A: Sound is like an extra character and I think that’s what’s really fun about it. It gives life and support to the actors. My performing background has made me ask a lot of questions about how the actors feel or what they envision. Usually the first question I ask as a sound designer is who is this play about? What is the perspective? When I think about how the character sees the world, it really helps me in terms of sound.

Q: What genre do you tend to work in the most?

A: I mainly do sci-fi and horror.

Q: Why do you think you were drawn to those particular genres?

A: I grew up watching Star Wars and loved the world building involved in science fiction. With horror, it’s fun for me to explore what scares me and what scares others. Why do we get some catharsis from being afraid? I think it brings us closer with an audience. And I think with both genres, there are endless opportunities.

Q: In addition to plays and musicals, you do some work on radio dramas and even an escape room. Can you talk a little bit about working on something like an escape room and how the sound experience compares to theater?

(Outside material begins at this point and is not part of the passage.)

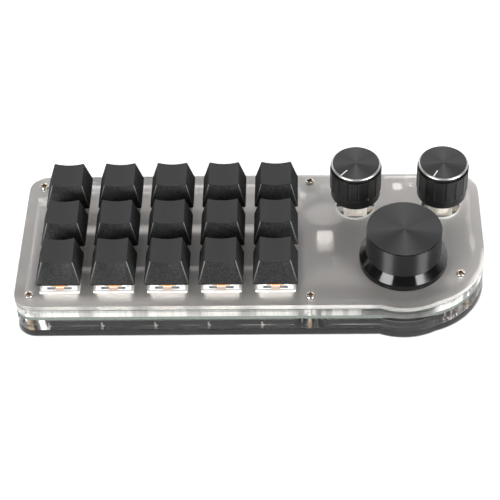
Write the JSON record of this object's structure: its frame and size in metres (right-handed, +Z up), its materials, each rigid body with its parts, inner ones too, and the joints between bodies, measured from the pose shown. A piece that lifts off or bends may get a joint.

A: The premise of the escape room was a defender fighting against the clock to prevent a WWIII nuclear fallout situation. There are stations and games and puzzles. When we started it, we tried to make it like a play. We were all theater people making this experience. But, it is more technical of a process than theater because we can’t repeat the actions. It’s in no way the same show every night. And it’s 100% on us to make sure things are in working order.

Q: So, after having some success with The Arsonists and winning the Jeff, what drew you to the Sound Arts and Industries program at Northwestern?

A: As much as I loved theater, I needed more personal stability and I wanted to work in a more structured environment. I wanted to have the space to be creative.

Q: Has anything surprised you about the program?

A: First quarter, I took Intro to Sound Studies, Intro to Sound Production, and Audio Drama. I was really surprised, but I loved Sound Studies. I’m not usually a philosophy person but it was really cool. The class introduced me to different ways to think about sound.

Q: You’re working on two shows this year, Borealis at The House Theatre of Chicago and Second Skin at WildClaw Theatre. How are you balancing your professional work with school?

A: I’m being careful about it personally because I see this school experience as an opportunity to figure out exactly what I want to do. I’m trying not to overdo it. I think it’s smarter to focus on your studies. I think if I overdid it working outside of the program, I would miss those educational opportunities to grow.

Q: What are some of the things you’re looking forward to in the next part of your school year?

A: I’m taking a class in designing for virtual reality next quarter and I’m pumped about that. There are so many opportunities it’s both exciting and terrifying!